Barton on DTV: bin Laden Isn’t Waiting

Osama bin Laden has entered the debate in Congress on delaying the DTV transition.

The top Republican on the House Commerce Committee, Rep. Joe Barton of Texas, who has consistently said that fears of viewer disenfranchisement are overstated, invoked the Al-Qaeda leader and said that public-safety users would be negatively impacted by moving the transition deadline to June 12.

“Our public safety sector has been pleading since 1996 for access to the broadcast spectrum that would be freed up by the DTV transition, and which they need desperately for emergencies like 9/11,” wrote Barton and Cliff Stearns of Florida, the top Republican on the House Telecommunications Subcommittee, in a letter Tuesday to House Speaker Nancy Pelosi. “Instead they’ve become like the fictional refugees who got as far as Casablanca in the ’40s, only to ‘wait, and wait, and wait.’ Osama bin Laden isn’t fictional, and he isn’t waiting. That should be reason enough to go full speed ahead with the DTV transition. Instead we’re suspending the rules in order to wait, and wait, and wait?”

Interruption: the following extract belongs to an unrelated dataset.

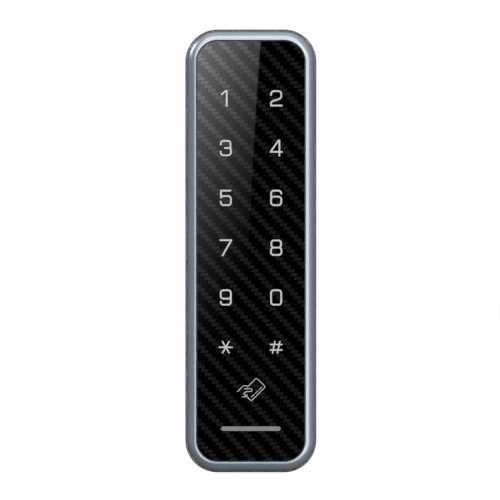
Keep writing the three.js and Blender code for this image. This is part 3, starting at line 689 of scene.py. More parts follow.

Pelosi planned to bring the delay bill, passed Monday by the Senate, directly to the House floor without a hearing in the Commerce Committee.

“In addition to creating confusion among millions of consumers, suspending the normal rules in order to pass this bill would complete the mockery of our institution that this process has become,” Stearns and Barton wrote.

They noted that a separate bill they have introduced would fix the funding shortfall in the coupon program and help many viewers keep their TVs on, without changing the Feb. 17 deadline.